J.D. Martinez bounced back as well by slashing .286/28/99, Bobby Dalbec helped fill out a first base hole by hitting 25 home runs and posting a .792 OPS, and Alex Verdugo (.289/13/63) and Kiki Hernandez (.250/20/60) were fine hitters atop the lineup. With Story essentially replacing Renfroe’s production, this batting order could be as formidable as it was last year.

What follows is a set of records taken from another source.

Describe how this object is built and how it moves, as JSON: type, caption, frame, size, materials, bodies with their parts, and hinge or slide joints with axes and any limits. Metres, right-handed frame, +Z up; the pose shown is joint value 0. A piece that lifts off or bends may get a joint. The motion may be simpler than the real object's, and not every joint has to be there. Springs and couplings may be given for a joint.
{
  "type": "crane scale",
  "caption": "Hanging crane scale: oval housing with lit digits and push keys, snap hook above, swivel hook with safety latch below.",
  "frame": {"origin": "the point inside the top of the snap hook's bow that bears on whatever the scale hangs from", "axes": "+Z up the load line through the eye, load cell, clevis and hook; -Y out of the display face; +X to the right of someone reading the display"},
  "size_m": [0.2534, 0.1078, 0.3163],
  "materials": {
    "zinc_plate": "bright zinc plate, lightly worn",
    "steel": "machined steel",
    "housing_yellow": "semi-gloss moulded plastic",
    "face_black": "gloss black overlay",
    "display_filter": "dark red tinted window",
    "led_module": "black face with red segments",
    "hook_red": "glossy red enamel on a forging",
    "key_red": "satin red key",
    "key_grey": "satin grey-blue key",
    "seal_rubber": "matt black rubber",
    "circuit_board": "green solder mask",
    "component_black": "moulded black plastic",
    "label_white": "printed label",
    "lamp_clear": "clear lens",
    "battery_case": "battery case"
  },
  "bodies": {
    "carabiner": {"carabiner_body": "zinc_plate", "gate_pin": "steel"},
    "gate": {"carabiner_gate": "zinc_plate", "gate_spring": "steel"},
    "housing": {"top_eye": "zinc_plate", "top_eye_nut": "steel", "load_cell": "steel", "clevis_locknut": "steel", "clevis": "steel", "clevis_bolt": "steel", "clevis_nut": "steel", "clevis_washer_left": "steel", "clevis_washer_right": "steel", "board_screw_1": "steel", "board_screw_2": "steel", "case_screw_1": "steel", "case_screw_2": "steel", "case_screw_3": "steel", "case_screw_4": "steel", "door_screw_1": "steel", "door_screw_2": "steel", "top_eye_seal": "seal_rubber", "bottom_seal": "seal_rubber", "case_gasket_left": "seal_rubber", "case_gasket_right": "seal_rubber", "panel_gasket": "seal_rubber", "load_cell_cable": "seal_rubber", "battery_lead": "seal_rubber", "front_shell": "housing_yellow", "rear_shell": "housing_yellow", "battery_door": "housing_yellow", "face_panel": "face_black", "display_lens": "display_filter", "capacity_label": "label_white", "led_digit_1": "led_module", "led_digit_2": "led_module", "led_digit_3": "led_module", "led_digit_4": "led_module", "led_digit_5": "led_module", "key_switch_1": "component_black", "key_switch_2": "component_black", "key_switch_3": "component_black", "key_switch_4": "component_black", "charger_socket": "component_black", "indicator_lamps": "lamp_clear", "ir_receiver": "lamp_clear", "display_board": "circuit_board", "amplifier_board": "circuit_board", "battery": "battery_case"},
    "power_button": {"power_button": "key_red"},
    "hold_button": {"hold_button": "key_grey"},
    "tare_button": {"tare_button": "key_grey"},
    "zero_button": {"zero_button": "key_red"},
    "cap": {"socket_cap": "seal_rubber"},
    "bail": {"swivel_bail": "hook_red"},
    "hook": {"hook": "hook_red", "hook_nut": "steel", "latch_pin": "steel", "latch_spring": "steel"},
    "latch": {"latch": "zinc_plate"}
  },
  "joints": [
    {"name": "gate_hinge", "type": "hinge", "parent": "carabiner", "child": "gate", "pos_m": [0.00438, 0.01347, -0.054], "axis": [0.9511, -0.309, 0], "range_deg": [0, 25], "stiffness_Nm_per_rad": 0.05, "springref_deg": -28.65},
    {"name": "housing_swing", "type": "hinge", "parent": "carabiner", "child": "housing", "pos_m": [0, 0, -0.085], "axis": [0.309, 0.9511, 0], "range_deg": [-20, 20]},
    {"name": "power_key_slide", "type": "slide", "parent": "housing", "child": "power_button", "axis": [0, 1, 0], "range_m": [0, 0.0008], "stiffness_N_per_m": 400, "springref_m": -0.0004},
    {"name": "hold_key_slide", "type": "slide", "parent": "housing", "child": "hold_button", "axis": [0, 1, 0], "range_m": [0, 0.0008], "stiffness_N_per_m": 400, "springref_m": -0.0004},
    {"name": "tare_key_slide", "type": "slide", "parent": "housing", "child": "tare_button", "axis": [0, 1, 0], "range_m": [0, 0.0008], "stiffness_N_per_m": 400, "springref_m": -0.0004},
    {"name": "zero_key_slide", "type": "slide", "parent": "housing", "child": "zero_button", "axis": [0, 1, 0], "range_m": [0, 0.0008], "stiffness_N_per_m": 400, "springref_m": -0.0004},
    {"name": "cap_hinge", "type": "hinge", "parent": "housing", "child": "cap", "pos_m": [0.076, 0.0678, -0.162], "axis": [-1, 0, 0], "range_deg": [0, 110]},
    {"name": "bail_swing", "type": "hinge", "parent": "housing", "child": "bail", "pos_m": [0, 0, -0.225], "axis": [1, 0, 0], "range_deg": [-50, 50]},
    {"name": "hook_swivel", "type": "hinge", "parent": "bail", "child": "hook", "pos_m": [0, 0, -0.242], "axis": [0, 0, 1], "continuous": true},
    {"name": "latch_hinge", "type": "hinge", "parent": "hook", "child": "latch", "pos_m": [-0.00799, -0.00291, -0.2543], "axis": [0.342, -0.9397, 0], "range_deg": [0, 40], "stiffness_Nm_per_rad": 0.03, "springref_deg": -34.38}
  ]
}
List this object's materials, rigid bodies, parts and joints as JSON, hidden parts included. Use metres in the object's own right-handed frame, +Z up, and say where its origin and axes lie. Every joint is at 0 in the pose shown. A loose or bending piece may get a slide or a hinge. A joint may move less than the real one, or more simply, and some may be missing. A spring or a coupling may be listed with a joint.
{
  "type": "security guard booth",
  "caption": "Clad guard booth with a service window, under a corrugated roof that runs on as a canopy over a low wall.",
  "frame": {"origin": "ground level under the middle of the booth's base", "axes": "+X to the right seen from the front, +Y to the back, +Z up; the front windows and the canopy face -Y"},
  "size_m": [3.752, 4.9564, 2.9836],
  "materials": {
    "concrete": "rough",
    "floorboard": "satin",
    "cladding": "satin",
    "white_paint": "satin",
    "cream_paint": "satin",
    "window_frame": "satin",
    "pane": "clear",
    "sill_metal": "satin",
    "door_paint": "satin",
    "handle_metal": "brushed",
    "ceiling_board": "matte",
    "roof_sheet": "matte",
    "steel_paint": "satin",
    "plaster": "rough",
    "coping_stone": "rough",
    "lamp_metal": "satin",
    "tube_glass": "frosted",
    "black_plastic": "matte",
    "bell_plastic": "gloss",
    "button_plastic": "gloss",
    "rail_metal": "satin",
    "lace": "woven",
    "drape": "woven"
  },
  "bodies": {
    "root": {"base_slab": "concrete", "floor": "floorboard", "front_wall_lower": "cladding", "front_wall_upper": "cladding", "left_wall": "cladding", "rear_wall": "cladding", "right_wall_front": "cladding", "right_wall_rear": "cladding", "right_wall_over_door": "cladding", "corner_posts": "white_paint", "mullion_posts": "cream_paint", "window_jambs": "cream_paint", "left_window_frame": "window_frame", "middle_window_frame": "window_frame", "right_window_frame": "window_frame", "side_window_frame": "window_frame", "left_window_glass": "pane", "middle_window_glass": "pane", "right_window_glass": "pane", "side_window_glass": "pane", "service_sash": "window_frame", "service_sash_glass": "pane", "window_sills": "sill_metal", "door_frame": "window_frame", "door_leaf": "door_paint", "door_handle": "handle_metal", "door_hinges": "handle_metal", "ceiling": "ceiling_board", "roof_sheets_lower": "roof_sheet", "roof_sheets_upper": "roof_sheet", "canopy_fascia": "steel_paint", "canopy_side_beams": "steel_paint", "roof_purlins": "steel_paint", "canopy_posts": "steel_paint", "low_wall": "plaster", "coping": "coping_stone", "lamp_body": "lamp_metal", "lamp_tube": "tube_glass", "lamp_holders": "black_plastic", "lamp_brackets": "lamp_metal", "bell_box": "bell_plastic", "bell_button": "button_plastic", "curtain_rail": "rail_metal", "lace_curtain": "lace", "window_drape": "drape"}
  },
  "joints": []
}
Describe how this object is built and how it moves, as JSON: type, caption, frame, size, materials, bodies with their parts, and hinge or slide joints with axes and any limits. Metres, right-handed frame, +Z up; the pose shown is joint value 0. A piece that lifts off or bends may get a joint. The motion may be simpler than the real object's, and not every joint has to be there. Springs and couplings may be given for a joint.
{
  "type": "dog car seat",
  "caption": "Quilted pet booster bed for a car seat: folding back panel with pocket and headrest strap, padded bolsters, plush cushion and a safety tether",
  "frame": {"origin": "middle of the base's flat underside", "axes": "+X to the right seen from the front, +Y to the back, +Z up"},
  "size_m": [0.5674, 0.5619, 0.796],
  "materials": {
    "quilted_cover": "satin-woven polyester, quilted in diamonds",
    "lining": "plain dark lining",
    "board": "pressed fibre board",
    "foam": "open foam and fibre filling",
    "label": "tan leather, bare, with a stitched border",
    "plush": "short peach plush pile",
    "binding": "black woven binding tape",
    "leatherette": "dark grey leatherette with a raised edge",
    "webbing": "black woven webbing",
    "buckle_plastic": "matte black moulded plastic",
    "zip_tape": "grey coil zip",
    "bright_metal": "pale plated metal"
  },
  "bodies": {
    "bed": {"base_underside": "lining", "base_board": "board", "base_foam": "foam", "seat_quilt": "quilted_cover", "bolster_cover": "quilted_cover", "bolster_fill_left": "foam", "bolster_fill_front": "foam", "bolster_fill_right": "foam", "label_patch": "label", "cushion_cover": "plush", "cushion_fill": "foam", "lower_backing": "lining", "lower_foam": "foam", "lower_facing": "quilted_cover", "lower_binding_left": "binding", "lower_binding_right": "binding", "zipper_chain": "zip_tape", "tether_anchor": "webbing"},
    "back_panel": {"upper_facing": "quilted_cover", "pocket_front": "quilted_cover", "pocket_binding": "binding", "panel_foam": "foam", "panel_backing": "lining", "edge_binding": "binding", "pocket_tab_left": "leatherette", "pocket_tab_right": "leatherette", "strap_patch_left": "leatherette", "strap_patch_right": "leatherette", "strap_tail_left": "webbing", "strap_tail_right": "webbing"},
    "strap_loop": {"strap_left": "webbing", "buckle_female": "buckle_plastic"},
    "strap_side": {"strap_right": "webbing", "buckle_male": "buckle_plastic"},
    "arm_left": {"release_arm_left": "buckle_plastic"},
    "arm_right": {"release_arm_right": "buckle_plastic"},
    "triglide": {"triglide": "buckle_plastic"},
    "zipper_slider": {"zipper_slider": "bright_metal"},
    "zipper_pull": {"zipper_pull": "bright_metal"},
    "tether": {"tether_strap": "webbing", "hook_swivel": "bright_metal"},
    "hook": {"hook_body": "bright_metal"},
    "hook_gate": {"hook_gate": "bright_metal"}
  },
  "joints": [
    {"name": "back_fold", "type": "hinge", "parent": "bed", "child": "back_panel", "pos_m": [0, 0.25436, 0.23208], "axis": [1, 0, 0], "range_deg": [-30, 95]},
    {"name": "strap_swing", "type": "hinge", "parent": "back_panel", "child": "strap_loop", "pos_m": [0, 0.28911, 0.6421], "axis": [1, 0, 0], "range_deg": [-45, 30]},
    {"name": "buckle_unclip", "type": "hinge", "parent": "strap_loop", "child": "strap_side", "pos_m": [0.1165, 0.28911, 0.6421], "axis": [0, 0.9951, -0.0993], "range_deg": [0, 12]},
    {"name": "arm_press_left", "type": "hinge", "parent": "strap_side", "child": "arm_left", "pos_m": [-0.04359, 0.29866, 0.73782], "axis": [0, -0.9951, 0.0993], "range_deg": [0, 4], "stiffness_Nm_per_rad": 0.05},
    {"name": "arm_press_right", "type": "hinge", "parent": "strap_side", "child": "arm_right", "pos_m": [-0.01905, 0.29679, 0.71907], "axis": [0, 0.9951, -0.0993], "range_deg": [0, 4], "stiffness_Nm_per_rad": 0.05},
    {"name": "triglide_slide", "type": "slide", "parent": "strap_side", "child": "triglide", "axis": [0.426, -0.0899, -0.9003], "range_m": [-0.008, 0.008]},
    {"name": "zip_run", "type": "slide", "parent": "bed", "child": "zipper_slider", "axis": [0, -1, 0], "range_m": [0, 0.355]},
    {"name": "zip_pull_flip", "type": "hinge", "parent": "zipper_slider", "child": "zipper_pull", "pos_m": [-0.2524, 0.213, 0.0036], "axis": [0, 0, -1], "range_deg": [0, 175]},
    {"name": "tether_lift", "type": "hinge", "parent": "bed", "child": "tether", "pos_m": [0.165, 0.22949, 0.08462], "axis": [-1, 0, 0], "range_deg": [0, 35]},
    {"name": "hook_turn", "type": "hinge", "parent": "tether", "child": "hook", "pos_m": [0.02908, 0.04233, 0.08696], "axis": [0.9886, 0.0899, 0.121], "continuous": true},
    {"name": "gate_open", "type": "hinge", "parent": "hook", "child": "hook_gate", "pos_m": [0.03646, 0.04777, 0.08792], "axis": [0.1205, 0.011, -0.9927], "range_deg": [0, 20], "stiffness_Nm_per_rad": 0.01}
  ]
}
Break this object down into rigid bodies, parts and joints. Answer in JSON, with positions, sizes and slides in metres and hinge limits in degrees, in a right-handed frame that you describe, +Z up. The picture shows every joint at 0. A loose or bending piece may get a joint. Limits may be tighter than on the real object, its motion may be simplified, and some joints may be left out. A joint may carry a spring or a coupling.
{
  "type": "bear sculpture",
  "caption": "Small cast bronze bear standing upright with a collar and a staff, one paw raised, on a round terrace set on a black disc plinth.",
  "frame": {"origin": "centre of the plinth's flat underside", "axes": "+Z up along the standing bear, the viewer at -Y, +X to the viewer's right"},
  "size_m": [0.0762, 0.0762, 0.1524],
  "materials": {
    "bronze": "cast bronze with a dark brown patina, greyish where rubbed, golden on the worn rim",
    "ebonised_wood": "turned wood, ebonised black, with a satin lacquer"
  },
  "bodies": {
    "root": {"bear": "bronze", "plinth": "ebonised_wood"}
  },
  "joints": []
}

The Red Sox were butchers in the field last season, with the second-worst fielding percentage in baseball (.981), and that could still be an issue this time around. Devers is below-average at third and Bogaerts is decent at best at short, and though Story has been an excellent defensive shortstop, it remains to be seen how he’ll adjust to second base. Dalbec at first had a -1.4 defensive WAR last season, according to Baseball Reference.
Elsewhere, however, the Sox are well stocked. Vazquez is a big league starter because of his arm behind the plate, Verdugo has a strong, accurate arm and good range in left, and Hernandez is versatile with the ability to play the outfield and infield. Boston will miss Renfroe’s rifle arm in right field, but Bradley’s celebrated ability on fly balls will help him navigate either Fenway Park’s big center field or right field areas.
The consensus is that the Red Sox should regress slightly, which makes sense. They got career years from throughout the lineup and even in the pitching staff last year, and it equaled a 92-win season that still almost fell short of a playoff berth.
With an infield that could have four 30-home run hitters and a lineup that could see six or seven reach 20, however, the Red Sox will continue to make life difficult for opposing pitchers. The key will come from the rotation. If Sale is back healthy, the Red Sox don’t need too much from the supporting arms (Eovaldi, Pivetta and Houck) to have a solid top four. If Sale struggles to find his form, however, Boston might just not have enough to run with the Yankees, Rays and an improved Toronto team.